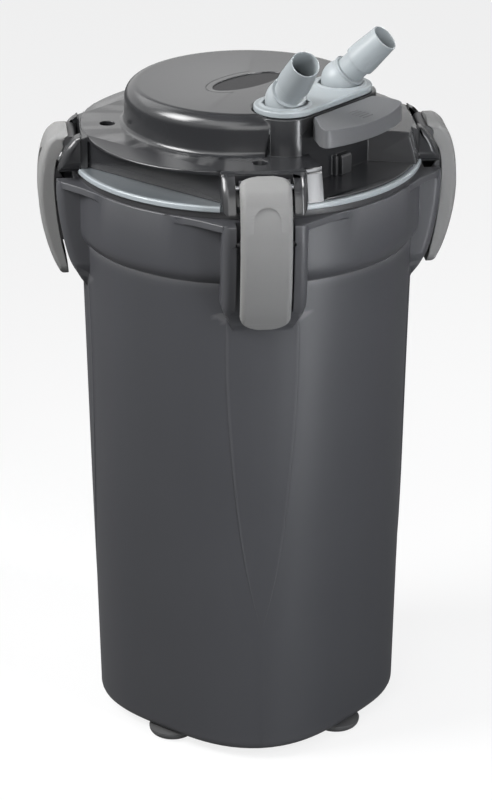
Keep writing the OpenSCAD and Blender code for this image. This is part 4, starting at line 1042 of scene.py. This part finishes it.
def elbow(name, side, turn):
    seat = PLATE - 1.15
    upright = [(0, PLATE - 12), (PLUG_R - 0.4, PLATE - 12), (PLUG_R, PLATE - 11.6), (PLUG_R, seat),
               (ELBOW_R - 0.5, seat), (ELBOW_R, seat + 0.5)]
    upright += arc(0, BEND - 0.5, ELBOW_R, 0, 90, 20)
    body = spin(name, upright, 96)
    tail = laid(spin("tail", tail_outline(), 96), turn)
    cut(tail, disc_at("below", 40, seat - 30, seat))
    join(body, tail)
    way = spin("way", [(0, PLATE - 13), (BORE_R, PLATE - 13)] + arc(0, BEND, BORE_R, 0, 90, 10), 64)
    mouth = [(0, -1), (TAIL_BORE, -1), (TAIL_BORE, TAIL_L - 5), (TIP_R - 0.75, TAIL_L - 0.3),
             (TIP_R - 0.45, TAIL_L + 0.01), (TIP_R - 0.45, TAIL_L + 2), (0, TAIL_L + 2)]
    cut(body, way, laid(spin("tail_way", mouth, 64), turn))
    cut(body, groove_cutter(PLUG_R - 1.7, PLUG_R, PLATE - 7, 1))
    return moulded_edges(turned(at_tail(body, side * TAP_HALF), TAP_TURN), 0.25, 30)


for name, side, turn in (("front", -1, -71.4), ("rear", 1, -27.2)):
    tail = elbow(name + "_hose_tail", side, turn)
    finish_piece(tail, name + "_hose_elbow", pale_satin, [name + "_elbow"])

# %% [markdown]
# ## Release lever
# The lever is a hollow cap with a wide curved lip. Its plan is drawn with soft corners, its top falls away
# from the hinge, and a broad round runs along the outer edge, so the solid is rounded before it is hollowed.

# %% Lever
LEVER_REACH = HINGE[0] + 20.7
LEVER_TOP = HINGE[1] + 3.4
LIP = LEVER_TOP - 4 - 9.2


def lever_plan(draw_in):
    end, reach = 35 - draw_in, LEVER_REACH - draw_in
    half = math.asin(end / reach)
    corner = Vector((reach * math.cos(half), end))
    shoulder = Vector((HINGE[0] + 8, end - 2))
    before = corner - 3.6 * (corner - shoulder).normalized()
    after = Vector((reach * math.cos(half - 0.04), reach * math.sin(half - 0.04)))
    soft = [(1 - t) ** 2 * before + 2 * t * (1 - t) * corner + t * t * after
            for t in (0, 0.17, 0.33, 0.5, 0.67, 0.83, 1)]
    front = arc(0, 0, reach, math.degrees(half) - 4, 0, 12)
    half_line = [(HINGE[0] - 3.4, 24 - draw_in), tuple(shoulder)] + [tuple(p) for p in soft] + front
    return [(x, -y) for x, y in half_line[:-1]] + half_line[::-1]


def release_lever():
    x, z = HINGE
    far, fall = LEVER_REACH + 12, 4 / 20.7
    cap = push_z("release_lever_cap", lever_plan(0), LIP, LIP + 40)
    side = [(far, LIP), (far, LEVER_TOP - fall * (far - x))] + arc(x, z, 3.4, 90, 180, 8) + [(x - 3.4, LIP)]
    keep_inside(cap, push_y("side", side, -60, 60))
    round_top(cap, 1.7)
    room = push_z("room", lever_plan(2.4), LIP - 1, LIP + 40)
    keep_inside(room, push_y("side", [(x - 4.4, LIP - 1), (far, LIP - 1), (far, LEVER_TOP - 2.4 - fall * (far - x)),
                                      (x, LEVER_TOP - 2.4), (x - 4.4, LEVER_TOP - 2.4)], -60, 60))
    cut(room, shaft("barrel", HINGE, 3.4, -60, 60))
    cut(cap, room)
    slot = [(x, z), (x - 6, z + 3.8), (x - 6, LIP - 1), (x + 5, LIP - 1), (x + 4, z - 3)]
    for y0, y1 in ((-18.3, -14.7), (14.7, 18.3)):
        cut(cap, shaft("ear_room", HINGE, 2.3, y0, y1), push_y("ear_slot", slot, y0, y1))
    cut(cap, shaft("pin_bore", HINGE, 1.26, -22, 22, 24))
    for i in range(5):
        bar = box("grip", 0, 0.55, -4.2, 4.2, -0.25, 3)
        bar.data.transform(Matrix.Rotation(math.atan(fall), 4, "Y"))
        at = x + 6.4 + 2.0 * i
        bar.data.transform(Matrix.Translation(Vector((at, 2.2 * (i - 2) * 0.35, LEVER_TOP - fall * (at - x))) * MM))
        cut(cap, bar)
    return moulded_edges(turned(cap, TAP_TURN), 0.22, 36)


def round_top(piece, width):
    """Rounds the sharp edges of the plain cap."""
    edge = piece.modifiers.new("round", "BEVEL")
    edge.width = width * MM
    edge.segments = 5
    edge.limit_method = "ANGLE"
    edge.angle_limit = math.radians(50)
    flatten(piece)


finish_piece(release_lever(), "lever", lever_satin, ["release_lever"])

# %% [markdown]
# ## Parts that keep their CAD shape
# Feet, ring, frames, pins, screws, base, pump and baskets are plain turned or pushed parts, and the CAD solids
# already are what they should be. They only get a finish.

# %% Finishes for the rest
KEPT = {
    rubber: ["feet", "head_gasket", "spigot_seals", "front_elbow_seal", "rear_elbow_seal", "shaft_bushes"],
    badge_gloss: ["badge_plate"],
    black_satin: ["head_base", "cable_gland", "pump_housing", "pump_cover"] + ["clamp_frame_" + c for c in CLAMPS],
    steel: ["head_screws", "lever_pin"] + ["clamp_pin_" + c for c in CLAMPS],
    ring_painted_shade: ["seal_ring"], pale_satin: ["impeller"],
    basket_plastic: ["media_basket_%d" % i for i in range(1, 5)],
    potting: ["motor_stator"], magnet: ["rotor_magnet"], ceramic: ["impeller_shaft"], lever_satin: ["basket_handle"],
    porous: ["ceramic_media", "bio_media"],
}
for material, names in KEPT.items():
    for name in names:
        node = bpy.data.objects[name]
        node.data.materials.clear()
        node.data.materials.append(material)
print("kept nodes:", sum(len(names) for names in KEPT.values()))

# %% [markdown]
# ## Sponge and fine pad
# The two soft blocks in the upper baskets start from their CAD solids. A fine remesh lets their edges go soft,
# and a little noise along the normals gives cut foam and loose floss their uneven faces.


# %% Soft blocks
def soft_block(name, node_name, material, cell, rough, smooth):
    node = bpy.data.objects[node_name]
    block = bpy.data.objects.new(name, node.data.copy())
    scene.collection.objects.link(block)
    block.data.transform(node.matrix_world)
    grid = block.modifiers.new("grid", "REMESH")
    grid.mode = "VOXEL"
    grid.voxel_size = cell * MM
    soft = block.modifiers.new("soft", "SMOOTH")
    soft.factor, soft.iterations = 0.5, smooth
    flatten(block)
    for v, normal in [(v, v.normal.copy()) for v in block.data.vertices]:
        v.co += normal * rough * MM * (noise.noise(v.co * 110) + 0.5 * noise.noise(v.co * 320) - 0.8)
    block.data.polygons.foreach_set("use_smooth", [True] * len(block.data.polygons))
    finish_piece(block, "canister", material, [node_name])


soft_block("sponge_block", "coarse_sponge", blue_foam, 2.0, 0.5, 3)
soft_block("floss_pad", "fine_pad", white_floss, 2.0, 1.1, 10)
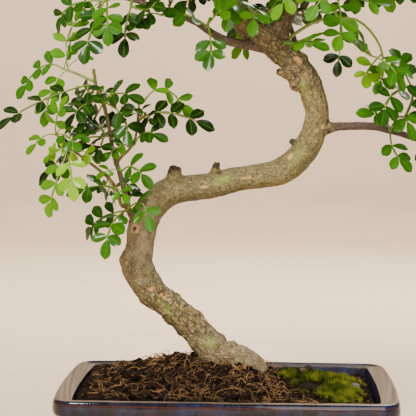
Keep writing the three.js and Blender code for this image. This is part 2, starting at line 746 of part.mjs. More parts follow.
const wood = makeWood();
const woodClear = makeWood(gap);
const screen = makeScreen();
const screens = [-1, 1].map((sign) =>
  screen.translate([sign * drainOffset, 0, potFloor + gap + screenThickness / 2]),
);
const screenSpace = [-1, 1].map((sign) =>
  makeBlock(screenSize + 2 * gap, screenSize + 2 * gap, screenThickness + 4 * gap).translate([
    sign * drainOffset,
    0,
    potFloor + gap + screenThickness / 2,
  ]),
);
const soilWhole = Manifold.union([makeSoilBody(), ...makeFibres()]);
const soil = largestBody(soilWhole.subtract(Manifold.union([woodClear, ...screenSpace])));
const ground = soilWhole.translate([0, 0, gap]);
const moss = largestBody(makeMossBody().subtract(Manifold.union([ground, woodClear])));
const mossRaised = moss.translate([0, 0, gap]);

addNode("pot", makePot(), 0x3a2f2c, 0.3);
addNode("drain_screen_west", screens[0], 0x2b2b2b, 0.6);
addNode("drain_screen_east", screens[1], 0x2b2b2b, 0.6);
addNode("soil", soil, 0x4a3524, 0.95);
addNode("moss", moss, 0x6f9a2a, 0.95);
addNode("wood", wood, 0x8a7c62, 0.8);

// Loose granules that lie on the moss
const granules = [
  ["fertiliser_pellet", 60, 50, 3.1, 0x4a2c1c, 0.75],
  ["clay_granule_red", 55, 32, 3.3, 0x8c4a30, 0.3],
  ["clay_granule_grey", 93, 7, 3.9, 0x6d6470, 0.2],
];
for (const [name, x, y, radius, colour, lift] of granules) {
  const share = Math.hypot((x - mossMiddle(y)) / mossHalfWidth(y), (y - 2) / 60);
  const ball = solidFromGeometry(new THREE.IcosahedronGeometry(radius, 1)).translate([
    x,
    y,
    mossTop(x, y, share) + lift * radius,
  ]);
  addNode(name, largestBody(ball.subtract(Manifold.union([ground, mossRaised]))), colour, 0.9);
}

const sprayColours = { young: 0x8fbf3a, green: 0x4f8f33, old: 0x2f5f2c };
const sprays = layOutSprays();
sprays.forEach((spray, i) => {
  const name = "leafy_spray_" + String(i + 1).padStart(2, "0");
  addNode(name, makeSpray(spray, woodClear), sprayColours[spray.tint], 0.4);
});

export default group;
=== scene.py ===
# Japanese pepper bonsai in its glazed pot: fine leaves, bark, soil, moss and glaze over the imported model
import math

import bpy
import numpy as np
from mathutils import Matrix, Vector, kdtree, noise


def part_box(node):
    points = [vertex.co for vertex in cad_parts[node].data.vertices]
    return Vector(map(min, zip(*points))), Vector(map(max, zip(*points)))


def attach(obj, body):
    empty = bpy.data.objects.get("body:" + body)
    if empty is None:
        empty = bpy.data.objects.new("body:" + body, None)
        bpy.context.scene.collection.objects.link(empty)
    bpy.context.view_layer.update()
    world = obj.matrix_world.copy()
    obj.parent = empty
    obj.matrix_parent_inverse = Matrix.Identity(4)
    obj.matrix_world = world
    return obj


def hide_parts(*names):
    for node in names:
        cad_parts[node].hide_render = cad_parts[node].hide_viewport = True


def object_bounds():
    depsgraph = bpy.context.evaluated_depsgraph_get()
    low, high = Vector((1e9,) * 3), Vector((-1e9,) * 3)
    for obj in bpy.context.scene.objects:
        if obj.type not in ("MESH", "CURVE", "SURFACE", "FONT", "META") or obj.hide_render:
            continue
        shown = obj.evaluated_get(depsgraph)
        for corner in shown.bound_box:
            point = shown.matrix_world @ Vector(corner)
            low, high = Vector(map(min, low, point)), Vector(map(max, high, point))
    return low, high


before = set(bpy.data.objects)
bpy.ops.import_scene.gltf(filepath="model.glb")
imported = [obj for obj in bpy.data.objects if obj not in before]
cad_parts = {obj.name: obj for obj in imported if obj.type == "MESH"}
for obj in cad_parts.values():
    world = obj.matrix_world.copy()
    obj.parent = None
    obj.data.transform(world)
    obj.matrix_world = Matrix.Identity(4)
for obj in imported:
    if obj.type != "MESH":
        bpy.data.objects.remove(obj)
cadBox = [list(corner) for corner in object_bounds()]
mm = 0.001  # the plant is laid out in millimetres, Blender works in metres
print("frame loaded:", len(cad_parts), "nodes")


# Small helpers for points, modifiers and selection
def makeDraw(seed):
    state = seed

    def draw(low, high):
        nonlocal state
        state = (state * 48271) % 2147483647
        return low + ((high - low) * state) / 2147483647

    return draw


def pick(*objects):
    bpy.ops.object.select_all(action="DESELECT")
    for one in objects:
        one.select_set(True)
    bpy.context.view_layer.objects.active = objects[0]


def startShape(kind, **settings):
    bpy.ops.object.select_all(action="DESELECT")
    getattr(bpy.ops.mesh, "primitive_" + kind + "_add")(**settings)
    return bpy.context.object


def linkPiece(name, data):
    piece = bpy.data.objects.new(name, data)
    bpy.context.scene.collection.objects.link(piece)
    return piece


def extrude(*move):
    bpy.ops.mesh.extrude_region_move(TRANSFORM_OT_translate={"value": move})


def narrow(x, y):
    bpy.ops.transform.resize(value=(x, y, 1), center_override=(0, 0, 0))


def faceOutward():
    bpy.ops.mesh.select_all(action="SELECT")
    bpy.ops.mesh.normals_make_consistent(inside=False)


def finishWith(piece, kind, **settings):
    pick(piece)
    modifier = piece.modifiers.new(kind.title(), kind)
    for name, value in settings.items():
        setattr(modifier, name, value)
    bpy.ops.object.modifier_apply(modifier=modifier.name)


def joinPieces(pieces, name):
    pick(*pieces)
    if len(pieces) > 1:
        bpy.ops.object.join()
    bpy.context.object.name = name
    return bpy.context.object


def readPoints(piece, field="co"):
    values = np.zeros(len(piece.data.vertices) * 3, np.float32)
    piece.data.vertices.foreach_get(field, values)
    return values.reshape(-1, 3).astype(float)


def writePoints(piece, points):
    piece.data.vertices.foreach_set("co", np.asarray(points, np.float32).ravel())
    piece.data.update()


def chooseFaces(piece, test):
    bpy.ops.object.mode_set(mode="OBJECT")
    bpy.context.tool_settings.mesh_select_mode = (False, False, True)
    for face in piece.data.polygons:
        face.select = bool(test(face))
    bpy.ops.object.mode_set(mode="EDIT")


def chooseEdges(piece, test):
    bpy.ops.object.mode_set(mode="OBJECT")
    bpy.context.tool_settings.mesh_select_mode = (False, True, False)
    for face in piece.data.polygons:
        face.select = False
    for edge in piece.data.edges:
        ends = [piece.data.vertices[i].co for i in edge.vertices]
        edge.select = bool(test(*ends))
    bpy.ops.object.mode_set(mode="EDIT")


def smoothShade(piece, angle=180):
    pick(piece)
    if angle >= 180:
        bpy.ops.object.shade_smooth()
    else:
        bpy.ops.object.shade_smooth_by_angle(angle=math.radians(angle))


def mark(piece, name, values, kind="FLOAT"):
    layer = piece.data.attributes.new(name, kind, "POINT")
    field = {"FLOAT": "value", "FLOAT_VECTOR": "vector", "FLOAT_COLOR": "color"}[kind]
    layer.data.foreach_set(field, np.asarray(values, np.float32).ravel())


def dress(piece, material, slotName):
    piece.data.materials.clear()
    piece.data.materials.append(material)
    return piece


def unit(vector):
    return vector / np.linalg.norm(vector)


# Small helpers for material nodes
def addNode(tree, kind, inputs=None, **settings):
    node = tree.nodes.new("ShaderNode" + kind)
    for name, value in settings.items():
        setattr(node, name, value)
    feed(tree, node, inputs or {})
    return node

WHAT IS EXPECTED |
Output only the lines from the one containing "0x4f8f33, old: 0x2f5f2c" through the one containing "if empty is", inclusive, exactly as written.

RESULT OF THIS TASK |
const sprayColours = { young: 0x8fbf3a, green: 0x4f8f33, old: 0x2f5f2c };
const sprays = layOutSprays();
sprays.forEach((spray, i) => {
  const name = "leafy_spray_" + String(i + 1).padStart(2, "0");
  addNode(name, makeSpray(spray, woodClear), sprayColours[spray.tint], 0.4);
});

export default group;
=== scene.py ===
# Japanese pepper bonsai in its glazed pot: fine leaves, bark, soil, moss and glaze over the imported model
import math

import bpy
import numpy as np
from mathutils import Matrix, Vector, kdtree, noise


def part_box(node):
    points = [vertex.co for vertex in cad_parts[node].data.vertices]
    return Vector(map(min, zip(*points))), Vector(map(max, zip(*points)))


def attach(obj, body):
    empty = bpy.data.objects.get("body:" + body)
    if empty is None:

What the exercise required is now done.